Он обвел нарисованные квадратики-рецепторы прерывистой линией.
— И она сидит у вас в мозгу, как раковая опухоль, которая вечно требует героина. А эндорфина нет! — повторил он. — Вы можете бросить на месяц, на два, на три, на полгода, и вам все равно будет хотеться. И в конце концов вы не выдержите.
— Это я уже понял, — обреченно сказал я.
— Какие методы лечения… — продолжил Зобин.
— Значит, наркомания — это все-таки болезнь, а не просто порок? — спросил я.
— На этой стадии, конечно, болезнь, раз налицо биологические изменения. Так вот: во всем мире применяется метадоновая программа, которая является как бы способом откупиться от наркоманов — берите, мол, что хотите.
— Да, метадон — дикий кайф… — тут же сказал я.
— Да, это то же самое. Другой метод — разного рода психотерапия, программа «Двенадцать шагов» и все такого типа, что способствует выработке серотонина, допамина, норадреналина и других медиаторов, которые воздействуют на больные опийные рецепторы.
— Это не для меня, — тут же заметил я, вспомнив, что мне именно так и сказал знакомый наркоман с двадцатитрехлетним стажем: «Это все не для тебя. Представь, что ты будешь постоянно говорить себе: „Я — мудак, я — мудак, я — мудак…“ Тебе это очень быстро надоест».
— Кому-то это помогает, — пожал плечами Михаил Леонидович. — И третий способ — добровольно сесть в тюрьму: всякие коммуны, колонии… Понятно?
— Понятно.
— Что предлагаем мы. Я когда-то разрабатывал психотропное оружие, потом не стало денег, наш проект развалился, но мы занимались рецепторами. Так вот, сейчас есть блокаторы рецепторов — небезызвестный налтрексон, но его надо принимать каждый день. Потом, он не закрывает рецептор полностью, так что желание все равно остается, а при употреблении повышенных доз героина весьма вероятна смерть от передозировки. Мы же вводим полипептид, или нейропептид, подобранный к рецептору, как это называется в биологии, комплементарным способом, как ключ к замку. Мы заряжаем его электромагнитным полем (при этом создается трансперсональное сознание, похожее на действие ЛСД, Би-Зет и других галлюциногенов) и блокируем им все опийные рецепторы мозга; ставим его, как пломбу на больной зуб, заклеиваем рецептор. После этого, как всякие органы, которые долго не выполняют своей функции, рецепторы отмирают, становятся гладкими, и пептид с них слетает. Затем, постепенно начинает вырабатываться эндорфин, который требует новых рецепторов, и они регенерируются, но уже не-наркоманские, а здоровые. Можно, конечно, опять начать, но это будет новая наркомания на новой базовой основе. Прежняя наркомания излечена.

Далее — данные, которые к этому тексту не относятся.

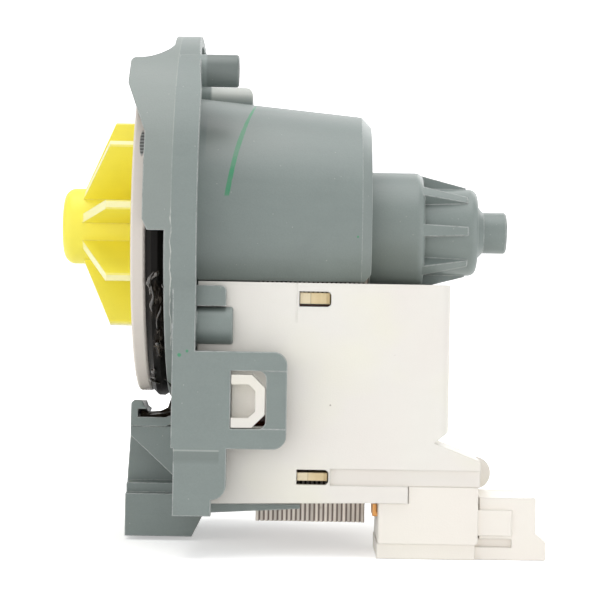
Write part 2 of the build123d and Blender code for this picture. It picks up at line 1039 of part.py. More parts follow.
def rear_thrust_washer():
    """The washer in front of the rear bush."""
    return thrust_washer(rear_washer_start())


# Impeller and its coupling


def hub_key():
    """The sector inside the hub that the coupling's dog pushes on."""
    return turned(
        [
            (-hub_bore_front - overrun, hub_key_inner),
            (-hub_bore_front - overrun, hub_bore_radius + edge_break),
            (-dog_rear, hub_bore_radius + edge_break),
            (-dog_rear, hub_key_inner),
        ],
        0,
        hub_key_angle,
    )


def impeller():
    """The yellow impeller: domed hub, nine radial blades and the inner key."""
    hub = rod(hub_radius, -hub_front, -impeller_rear)
    hub = fillet(hub.edges().sort_by(Axis.X)[0], hub_corner)
    half = blade_thickness / 2
    blade = side_plate(
        [
            (-impeller_rear, 0),
            (-impeller_rear, impeller_radius),
            (-blade_tip_front, impeller_radius),
            (-blade_root_front, hub_radius),
            (-blade_root_front, 0),
        ],
        -half,
        half,
    )
    tip = blade.edges().filter_by(Axis.X).sort_by(Axis.Z)[-2:]
    blade = chamfer(tip, edge_break)
    for index in range(blade_count):
        hub += Rot(blade_first_angle + index * 360 / blade_count, 0, 0) * blade
    hub -= rod(hub_bore_radius, -hub_bore_front, 0)
    hub += hub_key()
    return single(hub - rod(shaft_radius + shaft_clearance, -hub_socket_front, 0))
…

— И… Когда же выделится эндорфин?.. — с трепетом спросил я.
— Эндорфин образуется очень медленно, но не более стажа наркомании.

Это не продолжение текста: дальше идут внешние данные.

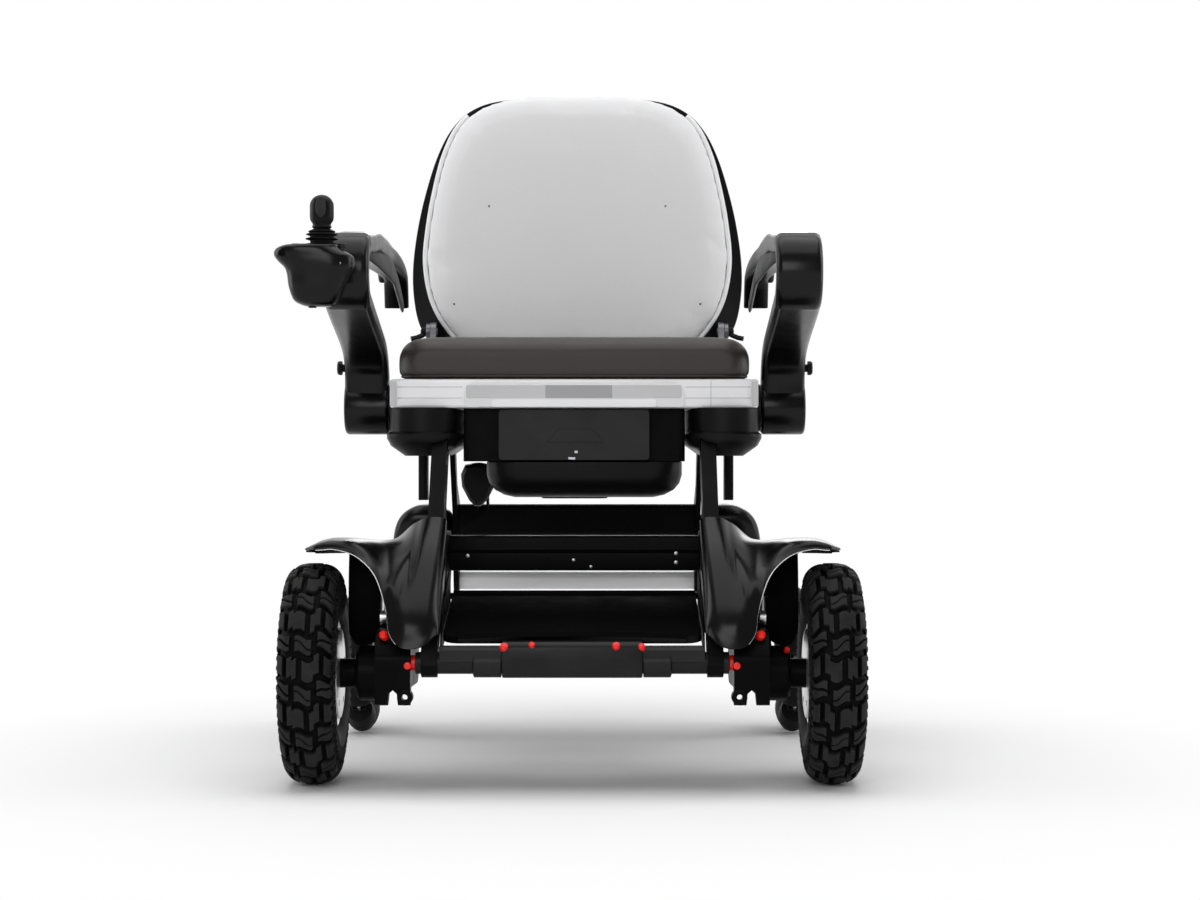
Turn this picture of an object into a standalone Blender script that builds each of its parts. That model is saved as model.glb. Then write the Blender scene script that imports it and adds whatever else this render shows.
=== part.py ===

«Пять лет!» — пронеслось в моей голове.
— А как же… жить?.. Без… удовольствий…
— Да кто вам сказал, что только эндорфин отвечает за удовольствия! — усмехнулся Зобин. — Эту функцию берут на себя другие структуры. Мозг всегда найдет решение, он никогда не зависает, как, скажем, компьютер.
— А нельзя ли как-нибудь ускорить… процесс выработки эндорфина?
Зобин развел руками.
— Если бы можно было — это была бы Нобелевская премия. Мы чего только ни делали… В морскую свинку столько молочной кислоты закачивали… Нет. Ничего не получается!
«Пять лет. Пять лет», — напряженно думал я.
— И все это время ничего нельзя?.. — спросил я.
— Да. Если вы употребите какой-нибудь опиат, у вас не будет рецептора, чтобы его воспринять, и он пойдет на дыхательный центр. В результате — смерть от остановки дыхания.
— Так у вас что, умирают?..
— Умирают, — просто ответил Зобин. — Вот недавно двое… Милиция сюда приезжала. Я ничего не скрываю: у нас самый жестокий метод, сжигаются все мосты. Поэтому я не знаю, подходит ли это вам. Впрочем, зачем вам эти рецепторы? Они нужны или для эндорфина, или для героина. Эндорфина у вас нет. Сами по себе рецепторы ни к чему — это так же, как если в наличии только мужчина или только женщина, ребенка не получится. Но все остальное вам можно! Наркоз — любой. Любые другие наркотики. Алкоголь.